▸ TASK STATEMENT
Across the material below, how many lines contain the word "handed"? Give only the number.

▸ EXTRACTED ENTRIES
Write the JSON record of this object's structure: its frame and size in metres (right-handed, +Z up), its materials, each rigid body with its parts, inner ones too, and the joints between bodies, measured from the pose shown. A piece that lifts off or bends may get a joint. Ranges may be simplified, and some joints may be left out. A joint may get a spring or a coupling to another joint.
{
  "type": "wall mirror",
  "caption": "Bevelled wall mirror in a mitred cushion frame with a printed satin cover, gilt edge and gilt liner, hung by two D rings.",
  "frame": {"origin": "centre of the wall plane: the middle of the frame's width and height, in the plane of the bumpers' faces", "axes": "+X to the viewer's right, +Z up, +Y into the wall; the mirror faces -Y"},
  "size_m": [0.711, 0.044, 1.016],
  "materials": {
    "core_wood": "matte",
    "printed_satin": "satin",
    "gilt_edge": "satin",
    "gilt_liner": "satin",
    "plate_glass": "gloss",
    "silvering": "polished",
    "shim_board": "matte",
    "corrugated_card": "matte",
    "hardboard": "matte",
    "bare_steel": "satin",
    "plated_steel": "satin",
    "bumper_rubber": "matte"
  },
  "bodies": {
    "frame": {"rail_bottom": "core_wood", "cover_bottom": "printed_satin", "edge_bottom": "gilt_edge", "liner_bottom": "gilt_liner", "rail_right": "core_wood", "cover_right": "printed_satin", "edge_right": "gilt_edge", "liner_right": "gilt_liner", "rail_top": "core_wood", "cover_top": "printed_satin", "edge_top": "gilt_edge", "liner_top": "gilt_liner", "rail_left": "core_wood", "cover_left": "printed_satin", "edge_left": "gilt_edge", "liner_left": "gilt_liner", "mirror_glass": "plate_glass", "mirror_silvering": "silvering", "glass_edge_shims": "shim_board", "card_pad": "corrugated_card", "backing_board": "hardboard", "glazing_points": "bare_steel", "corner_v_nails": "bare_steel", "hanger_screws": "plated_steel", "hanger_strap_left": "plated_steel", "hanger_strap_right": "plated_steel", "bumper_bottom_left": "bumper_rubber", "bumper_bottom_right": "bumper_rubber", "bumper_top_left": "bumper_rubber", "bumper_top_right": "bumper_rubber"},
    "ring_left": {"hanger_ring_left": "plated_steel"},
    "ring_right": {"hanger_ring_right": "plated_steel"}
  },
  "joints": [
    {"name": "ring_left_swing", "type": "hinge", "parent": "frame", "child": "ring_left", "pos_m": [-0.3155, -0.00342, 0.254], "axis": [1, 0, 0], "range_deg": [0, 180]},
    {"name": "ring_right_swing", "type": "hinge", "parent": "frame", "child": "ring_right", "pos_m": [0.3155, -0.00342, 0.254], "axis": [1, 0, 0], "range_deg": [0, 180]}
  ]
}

--

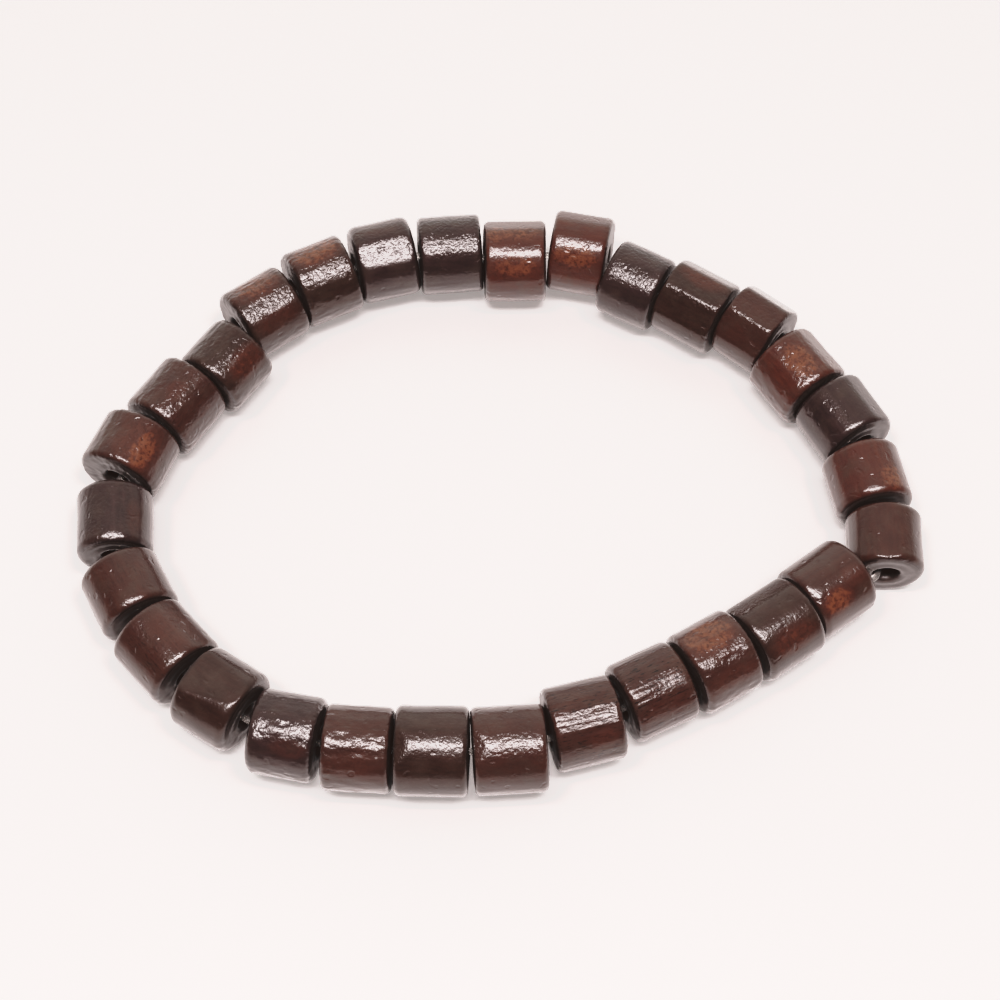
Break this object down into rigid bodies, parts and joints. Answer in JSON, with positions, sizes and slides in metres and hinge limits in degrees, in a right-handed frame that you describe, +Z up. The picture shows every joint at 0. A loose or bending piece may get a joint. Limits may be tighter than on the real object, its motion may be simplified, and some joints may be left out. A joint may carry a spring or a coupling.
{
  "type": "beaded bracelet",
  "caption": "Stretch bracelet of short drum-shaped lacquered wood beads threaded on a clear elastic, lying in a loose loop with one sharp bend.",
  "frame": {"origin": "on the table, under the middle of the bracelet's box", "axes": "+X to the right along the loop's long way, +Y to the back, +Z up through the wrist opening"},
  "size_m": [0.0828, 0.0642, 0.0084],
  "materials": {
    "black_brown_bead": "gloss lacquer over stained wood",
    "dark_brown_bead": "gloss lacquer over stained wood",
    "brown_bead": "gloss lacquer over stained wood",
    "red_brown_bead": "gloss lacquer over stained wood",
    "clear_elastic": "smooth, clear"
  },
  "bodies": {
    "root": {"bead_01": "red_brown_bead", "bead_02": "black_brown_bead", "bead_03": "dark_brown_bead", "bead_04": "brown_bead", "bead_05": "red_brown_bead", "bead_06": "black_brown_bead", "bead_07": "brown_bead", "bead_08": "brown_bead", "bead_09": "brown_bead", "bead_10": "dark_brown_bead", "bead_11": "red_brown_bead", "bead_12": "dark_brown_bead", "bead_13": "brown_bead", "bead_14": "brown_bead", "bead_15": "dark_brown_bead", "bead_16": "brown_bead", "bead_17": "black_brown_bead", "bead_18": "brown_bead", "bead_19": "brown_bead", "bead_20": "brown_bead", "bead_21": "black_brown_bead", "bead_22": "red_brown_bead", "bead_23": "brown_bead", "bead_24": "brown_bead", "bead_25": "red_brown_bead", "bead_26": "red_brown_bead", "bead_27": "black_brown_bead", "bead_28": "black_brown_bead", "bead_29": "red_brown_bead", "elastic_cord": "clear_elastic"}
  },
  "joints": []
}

▸ ANSWER FOR THIS EXERCISE
2